Innovation in this area has been insignificant or almost null for at least the last three or four decades. Curiously, in last few years some new ideas appeared with a goal to improve amplifier characteristics by complementing this vintage technology with digital devices. The concept focus on the use of microprocessors to monitor and control the dynamic conditions of a valve amplifier. It tries to bring out the best of both worlds, without introducing, however, solid-state devices in the audio signal path. This type of control may be particularly advantageous because electron valves age faster than transistors. This phenomenon makes their characteristics to vary with the time of use. The digital machine can then compensate the changes through permanent monitoring and dynamic actuation over operating conditions.

This dissertation proposes the study of different known amplifier topologies. It spans from the preamplifier to the power amplifier stages and the design of a digitally controlled High-Fidelity valve amplifier. Existent CAD simulation models for valves will be analyzed and used during the process of design, avoiding long experimental cycles. These models will enable the use of electric simulator tools for valve circuit simulation, an important intermediate step for optimal design. A study on alternative dynamic control methodologies for valve amplifiers, like the introduction of digital distortion control, is also one of the proposals of this work.

goals

• Study of the different electrical topologies for the pre and power amplifier sections of an audio frequency valve amplifier;

• Study of the existent dynamic monitoring and control processes that involve electron valves;

• Study of valve SPICE models;

• Design, simulation and implementation of an integrated Hi-Fi valve amplifier (pre, power amplifier sections and power supply);

• Development of a digital module for monitoring and control of the produced valve amplifier.

metodology

This work will involve the use of components like electron valves, transformers, a microcontroller and other off-the-shelf circuitry. At the begin, options will be made, trying to do tradeoffs between different components, in order to establish the best conditions for further work. This part of the work will be made with the aid of SPICE models and an electrical circuit simulator like PSpice.

After the amplifier design, printed circuit boards for the developed circuit will be developed.
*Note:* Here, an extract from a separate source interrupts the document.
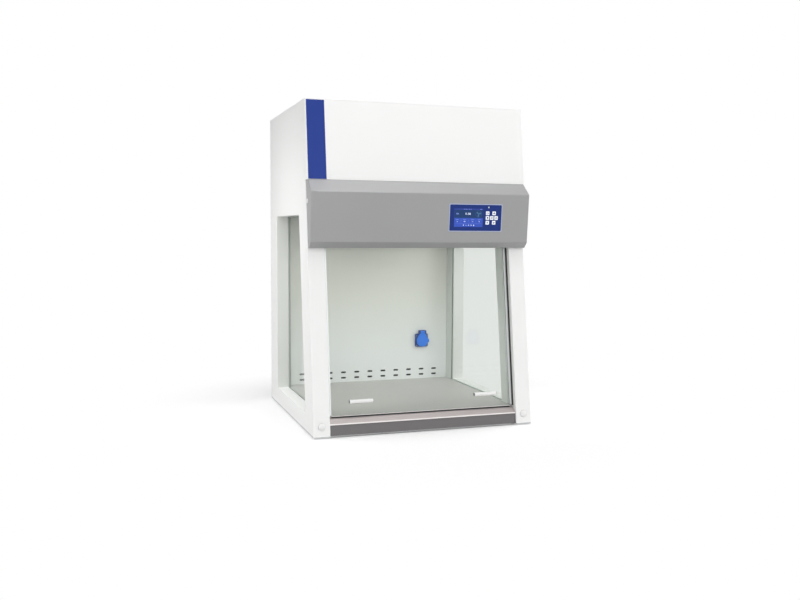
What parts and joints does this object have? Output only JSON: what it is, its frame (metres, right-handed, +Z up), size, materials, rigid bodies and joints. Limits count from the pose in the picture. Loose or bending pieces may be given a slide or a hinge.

The digital module will be placed in breadboards.

Having assembled the physical circuits, the development of the digital part of the amplifier will take place. The tools involved in the work will depend on the available tool-chain for the chosen microcontroller.

Tests will be made during the algorithm development phase and also after it in order to guarantee all the specifications are met. Laboratory measuring devices will be necessary. Examples: oscilloscope, multimeter, network analyzer for audio frequencies.

This plan considers it is important to write the dissertation along with the development of work, starting it right after the begin of the algorithm phase. For writing, a typesetting system like LaTeX will be used.